Michele Smith has had first-hand exposure to the growth of softball throughout her several years in and around the game. That's because, for the past two decades, Smith has traveled near and far to cover the sport as ESPN's lead softball analyst.

One of Smith's staple assignments during that time has been to serve as a color commentator for the Little League Softball World Series, which occurs annually at Alpenrose Stadium in Portland, Ore. The event, which is currently in its 26th season in Portland and 46th overall, is aired each August on the ESPN family of networks and features girls ages 10–12 years old on 10 teams from around the world.

This year, every game of pool play at the Little League Softball World Series is available for streaming on ESPN's subscription service, ESPN+. The elimination rounds, which begin Monday, are scheduled to be televised on ESPN's family of networks, including a primetime airing of Wednesday's final on the network's flagship channel.

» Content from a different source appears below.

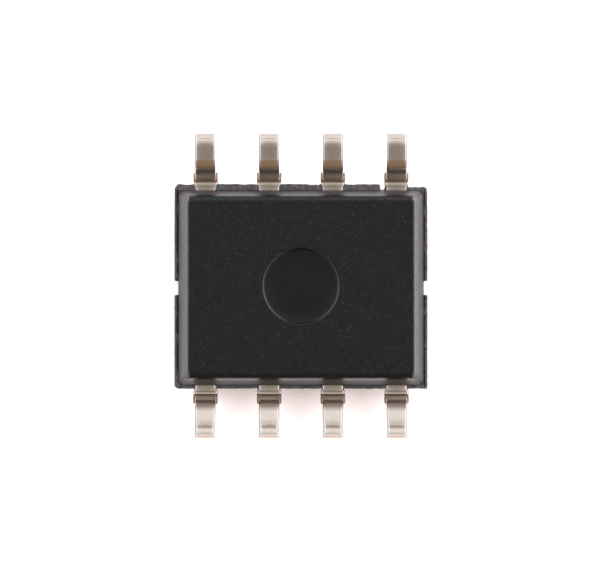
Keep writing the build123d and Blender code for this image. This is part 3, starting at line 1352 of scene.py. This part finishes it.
@dataclass
class Studio:
    """The pale board, the soft light round it, and the camera that looks down on the chip."""

    board_half: float = 600 * MM
    board_drop: float = 0.004 * MM
    elevation: float = math.radians(86.8)
    distance: float = 200 * MM
    frame_width: float = 11.97 * MM
    sensor: float = 36.0
    aim: tuple[float, float, float] = (-0.02 * MM, 0.146 * MM, 0.825 * MM)
    opening_lean: float = math.radians(2.0)
    opening_radius: float = math.radians(9.0)
    opening_edge: float = math.radians(13.0)
    opening_light: Colour = (0.22, 0.195, 0.16)
    box_light: float = 3.9
    box_tint: Colour = (0.98, 0.965, 1.0)
    ceiling_tint: Colour = (1.0, 0.985, 0.985)
    horizon_light: Colour = (0.30, 0.21, 0.14)
    room_light: Colour = (0.26, 0.18, 0.11)
    floor_light: Colour = (0.13, 0.095, 0.07)

    def board(self) -> bpy.types.Object:
        """Builds the board that the chip lies on, just under its marked face.

        Returns:
            The board.
        """
        half = self.board_half
        corners = [(-half, -half), (half, -half), (half, half), (-half, half)]
        mesh = bpy.data.meshes.new("board")
        mesh.from_pydata([(x, y, -self.board_drop) for x, y in corners], [], [(0, 1, 2, 3)])
        board = bpy.data.objects.new("board", mesh)
        bpy.context.scene.collection.objects.link(board)
        dress(board, PaleBoard("pale_board"))
        return board

    def sky(self) -> bpy.types.World:
        """Makes the light: a softbox on either side, a bright ceiling that dims towards the
        far horizon, a warm dim room on the near side, and a dim opening round the camera.

        Each part is a smooth mask of the direction, whose X, Y and Z run from -1 to 1.

        Returns:
            The world.
        """
        world = bpy.data.worlds.new("soft_studio")
        bpy.context.scene.world = world
        world.use_nodes = True
        bench = Bench(world.node_tree)
        direction = bench.out("ShaderNodeTexCoord", output="Generated")
        x, y, z = bench.axes(direction)
        boxes = abs(x).step(0.22, 0.55) * (0.55 + 0.90 * y.step(-0.45, 0.45)) * self.box_light
        boxes = boxes * (0.95 + 0.35 * x.step(-0.2, 0.2)) * (0.4 + 0.6 * z.step(0.36, 0.52))
        ceiling = 0.20 + 0.85 * z.larger(0.0) ** 2.5
        near = y.step(-0.17, -0.27)
        overhead = z * math.cos(self.opening_lean) - y * math.sin(self.opening_lean)
        opening = overhead.step(math.cos(self.opening_edge), math.cos(self.opening_radius))

        room = bench.blend(z.step(0.62, 0.15), self.room_light, self.floor_light)
        ceiling_light = bench.out(
            "ShaderNodeVectorMath", {"operation": "SCALE"}, {0: self.ceiling_tint, "Scale": ceiling}
        )
        ceiling_light = bench.blend(z.step(0.55, 0.12), ceiling_light, self.horizon_light)
        beyond = bench.blend(near, ceiling_light, room)
        seen = bench.blend(opening, beyond, self.opening_light)
        box_light = bench.out(
            "ShaderNodeVectorMath", {"operation": "SCALE"}, {0: self.box_tint, "Scale": boxes}
        )
        total = bench.out("ShaderNodeVectorMath", {"operation": "ADD"}, {0: seen, 1: box_light})
        light = bench.node("ShaderNodeBackground", None, {"Color": total, "Strength": 1.0})
        surface = Signal(bench, light.outputs[0])
        bench.node("ShaderNodeOutputWorld", None, {"Surface": surface})
        return world

    def camera(self) -> bpy.types.Object:
        """Makes the camera, at a long lens's distance, and sets it as the scene's.

        Returns:
            The camera.
        """
        data = bpy.data.cameras.new("camera")
        data.sensor_width = self.sensor
        data.lens = self.sensor * self.distance / self.frame_width
        data.clip_start, data.clip_end = 10 * MM, 2000 * MM
        camera = bpy.data.objects.new("camera", data)
        bpy.context.scene.collection.objects.link(camera)
        back = (0.0, -math.cos(self.elevation), math.sin(self.elevation))
        camera.location = [self.aim[axis] + self.distance * back[axis] for axis in range(3)]
        camera.rotation_euler = (math.pi / 2 - self.elevation, 0.0, 0.0)
        bpy.context.scene.camera = camera
        return camera

    def build(self) -> list[bpy.types.Object]:
        """Sets up the board, the light and the camera.

        Returns:
            The board and the camera.
        """
        bpy.context.scene.view_settings.view_transform = "Standard"
        self.sky()
        return [self.board(), self.camera()]


def report(pieces: Sequence[bpy.types.Object]) -> None:
    """Logs each piece's name and how many faces it has.

    Args:
        pieces: the pieces to report.
    """
    for piece in pieces:
        count = len(piece.data.polygons) if piece.type == "MESH" else 0
        log.info("%s: %d faces", piece.name, count)


def main() -> None:
    """Builds every sub-assembly in order and reports its pieces."""
    logging.basicConfig(level=logging.INFO, format="%(message)s")
    for assembly in (Studio(), ResinBody(), LeadRows(), HeldPieces()):
        report(assembly.build())


if __name__ == "__main__":
    main()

"The fact that ESPN is covering it through all of its different platforms now, all of the pitches of the Little League Softball World Series can be seen, just like at the Women’s College World Series," Smith told Softball America in a phone interview. "Now, there are a lot more opportunities for the communities that want to follow these young ladies. It’s because of the exposure softball has gotten."

Like for the Women's College World Series, which produced record viewership totals across the board in 2019 and is also covered by Smith, ESPN recently made a commitment to cover youth softball like never before. Along with every pitch of the Little League Softball World Series, ESPN chose to cover the entirety of the 2019 Junior League Softball World Series and Senior League Softball World Series for the first time ever, as more than 150 youth softball games will have been streamed on ESPN's platforms by the end of the summer.

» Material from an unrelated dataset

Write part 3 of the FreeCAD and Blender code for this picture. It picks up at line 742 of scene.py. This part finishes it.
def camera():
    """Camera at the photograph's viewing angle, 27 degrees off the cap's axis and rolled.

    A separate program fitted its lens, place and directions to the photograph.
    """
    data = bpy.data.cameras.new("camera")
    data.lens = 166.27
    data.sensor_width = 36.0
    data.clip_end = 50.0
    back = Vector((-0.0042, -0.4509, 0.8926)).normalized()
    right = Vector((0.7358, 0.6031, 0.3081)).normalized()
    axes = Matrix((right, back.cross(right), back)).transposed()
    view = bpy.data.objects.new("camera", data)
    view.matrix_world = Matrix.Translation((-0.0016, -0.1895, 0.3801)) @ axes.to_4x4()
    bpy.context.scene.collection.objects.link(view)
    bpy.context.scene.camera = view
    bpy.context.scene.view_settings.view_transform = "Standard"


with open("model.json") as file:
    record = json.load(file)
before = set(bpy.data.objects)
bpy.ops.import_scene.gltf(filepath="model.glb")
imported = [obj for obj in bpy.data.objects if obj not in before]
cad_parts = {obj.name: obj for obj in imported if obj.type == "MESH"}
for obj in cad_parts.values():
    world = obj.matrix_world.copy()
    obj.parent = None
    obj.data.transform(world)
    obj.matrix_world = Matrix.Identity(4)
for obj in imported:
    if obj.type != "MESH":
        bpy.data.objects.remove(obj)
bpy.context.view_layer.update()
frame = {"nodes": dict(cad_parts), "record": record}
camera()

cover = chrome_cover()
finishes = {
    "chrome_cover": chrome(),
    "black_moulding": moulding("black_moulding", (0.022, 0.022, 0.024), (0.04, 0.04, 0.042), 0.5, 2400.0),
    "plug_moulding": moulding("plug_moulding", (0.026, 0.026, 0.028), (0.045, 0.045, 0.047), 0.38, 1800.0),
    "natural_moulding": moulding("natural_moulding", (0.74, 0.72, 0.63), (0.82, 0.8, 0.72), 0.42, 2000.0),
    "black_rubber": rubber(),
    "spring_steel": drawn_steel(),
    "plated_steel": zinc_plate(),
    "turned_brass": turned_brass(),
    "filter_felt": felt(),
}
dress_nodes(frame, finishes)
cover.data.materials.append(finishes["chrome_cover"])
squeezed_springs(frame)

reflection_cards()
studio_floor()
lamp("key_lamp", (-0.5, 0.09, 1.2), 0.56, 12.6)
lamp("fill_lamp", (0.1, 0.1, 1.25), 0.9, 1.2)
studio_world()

For Smith, who earned two Olympic gold medals with USA Softball during her playing days, the growth of softball is evident through this type of expansive coverage of the sport, from the youth to the collegiate ranks.

"Everything that we’ve seen the Little League World Series on the boys’ side become, it’s becoming on the girls’ side as well," said Smith, a former left-handed star pitcher. "It gives young girls the opportunity to see others like them. Now, little girls can turn on the TV and be like, ‘Hey, if she can do it, then I can do it.’ That’s really what it is all about."

Beyond the opportunities for exposure that it provides to girls in the sport, the Little League Softball World Series is a unique event in an age when travel ball seems to dominate the youth-softball landscape.

"The component that Little League holds so true to, just like we have seen in the collegiate sporting system, is that it is community-based," said Smith, who first signed on with ESPN in 1998. "You get people to rally around what they know and where they live. These are young athletes who are playing with their neighbors and with people they live in the same community with. That’s what I think makes Little League so special."

And if you ask Smith, whose playing career ended in 2002, the Little League Softball World Series is another reminder of the growth of girls' and women's sports as a whole.

"It’s really been over the last 15 years that things have truly exploded on the women’s front," Smith said. "I love seeing all of the possibility that exists (at the Little League Softball World Series). We still have a long way to go, but seeing these young girls recognized for their athleticism is great."